TASK INPUTS:
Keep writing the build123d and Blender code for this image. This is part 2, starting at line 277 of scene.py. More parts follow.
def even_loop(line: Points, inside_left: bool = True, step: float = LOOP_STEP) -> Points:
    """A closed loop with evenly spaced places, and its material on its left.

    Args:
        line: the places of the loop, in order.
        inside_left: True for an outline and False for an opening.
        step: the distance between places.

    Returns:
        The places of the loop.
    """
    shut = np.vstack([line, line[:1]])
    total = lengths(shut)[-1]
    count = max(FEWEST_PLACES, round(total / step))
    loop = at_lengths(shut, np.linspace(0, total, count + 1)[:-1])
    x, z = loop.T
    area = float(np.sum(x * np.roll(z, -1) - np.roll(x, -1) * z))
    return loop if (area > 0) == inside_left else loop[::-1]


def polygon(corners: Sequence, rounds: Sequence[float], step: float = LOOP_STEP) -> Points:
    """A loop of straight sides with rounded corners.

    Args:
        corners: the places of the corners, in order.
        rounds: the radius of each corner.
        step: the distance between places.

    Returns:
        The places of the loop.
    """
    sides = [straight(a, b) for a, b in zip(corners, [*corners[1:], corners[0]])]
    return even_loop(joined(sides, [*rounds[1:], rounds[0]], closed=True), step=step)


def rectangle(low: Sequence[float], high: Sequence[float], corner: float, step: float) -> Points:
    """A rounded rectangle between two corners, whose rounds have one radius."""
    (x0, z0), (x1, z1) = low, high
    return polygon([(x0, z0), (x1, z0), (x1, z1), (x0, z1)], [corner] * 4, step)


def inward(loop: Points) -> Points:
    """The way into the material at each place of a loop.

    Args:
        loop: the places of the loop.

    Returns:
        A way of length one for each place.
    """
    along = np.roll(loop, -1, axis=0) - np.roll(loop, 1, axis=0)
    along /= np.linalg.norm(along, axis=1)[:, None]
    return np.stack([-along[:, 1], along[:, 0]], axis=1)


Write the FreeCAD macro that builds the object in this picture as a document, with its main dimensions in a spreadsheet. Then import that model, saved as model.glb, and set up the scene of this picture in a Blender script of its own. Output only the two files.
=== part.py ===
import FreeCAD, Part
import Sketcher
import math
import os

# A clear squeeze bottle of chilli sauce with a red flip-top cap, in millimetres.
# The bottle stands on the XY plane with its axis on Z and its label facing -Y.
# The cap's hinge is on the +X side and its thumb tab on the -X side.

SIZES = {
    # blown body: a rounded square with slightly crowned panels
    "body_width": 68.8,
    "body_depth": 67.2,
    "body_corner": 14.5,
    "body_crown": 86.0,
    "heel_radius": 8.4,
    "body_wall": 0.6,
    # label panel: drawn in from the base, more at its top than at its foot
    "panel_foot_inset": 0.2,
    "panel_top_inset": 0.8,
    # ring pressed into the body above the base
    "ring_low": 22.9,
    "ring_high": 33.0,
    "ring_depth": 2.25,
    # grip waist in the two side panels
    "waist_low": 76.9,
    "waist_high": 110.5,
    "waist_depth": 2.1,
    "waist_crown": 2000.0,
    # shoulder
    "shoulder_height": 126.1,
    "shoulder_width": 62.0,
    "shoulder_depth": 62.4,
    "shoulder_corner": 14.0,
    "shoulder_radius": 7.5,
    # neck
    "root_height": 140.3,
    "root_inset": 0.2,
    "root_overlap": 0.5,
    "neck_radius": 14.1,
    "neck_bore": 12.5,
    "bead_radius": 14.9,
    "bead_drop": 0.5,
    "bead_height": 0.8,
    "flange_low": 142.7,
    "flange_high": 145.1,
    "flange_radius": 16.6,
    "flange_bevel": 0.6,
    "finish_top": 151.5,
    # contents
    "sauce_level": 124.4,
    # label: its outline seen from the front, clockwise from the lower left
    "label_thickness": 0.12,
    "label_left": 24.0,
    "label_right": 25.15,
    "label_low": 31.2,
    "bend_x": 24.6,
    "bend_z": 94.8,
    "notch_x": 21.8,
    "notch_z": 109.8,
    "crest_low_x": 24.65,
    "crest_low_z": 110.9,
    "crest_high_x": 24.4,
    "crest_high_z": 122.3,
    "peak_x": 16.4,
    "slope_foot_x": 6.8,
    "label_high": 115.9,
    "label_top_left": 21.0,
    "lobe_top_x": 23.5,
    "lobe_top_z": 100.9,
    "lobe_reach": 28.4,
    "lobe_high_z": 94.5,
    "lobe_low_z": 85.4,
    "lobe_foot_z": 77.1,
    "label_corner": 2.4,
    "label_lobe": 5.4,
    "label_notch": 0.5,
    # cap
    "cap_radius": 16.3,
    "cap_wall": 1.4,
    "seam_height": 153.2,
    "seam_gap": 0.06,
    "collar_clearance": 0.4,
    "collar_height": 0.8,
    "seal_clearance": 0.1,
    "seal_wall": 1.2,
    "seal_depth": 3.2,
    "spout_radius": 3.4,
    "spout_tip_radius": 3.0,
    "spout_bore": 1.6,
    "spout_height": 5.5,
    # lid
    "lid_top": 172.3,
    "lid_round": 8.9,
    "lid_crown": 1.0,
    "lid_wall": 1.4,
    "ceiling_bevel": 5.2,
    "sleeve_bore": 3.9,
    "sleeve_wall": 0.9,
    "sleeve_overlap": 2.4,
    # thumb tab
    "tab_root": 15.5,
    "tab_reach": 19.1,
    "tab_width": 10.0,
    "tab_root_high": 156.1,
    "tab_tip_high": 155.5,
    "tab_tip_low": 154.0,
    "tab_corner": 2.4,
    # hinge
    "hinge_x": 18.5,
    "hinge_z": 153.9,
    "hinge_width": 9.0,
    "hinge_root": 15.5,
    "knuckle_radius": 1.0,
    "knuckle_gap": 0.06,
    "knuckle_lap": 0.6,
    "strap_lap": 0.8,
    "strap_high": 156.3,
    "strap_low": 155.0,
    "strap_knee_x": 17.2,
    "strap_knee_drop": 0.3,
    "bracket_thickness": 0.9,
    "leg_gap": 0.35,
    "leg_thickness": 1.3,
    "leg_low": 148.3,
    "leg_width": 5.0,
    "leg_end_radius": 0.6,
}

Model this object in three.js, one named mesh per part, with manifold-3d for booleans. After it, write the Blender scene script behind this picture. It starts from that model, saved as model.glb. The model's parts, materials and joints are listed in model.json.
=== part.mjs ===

WHAT IS ASKED: Only the lines from the one holding "Model this object" through the end of the listing should be given again, exactly and with both ends included.

THE SOLUTION:
Model this object in three.js, one named mesh per part, with manifold-3d for booleans. After it, write the Blender scene script behind this picture. It starts from that model, saved as model.glb. The model's parts, materials and joints are listed in model.json.
=== part.mjs ===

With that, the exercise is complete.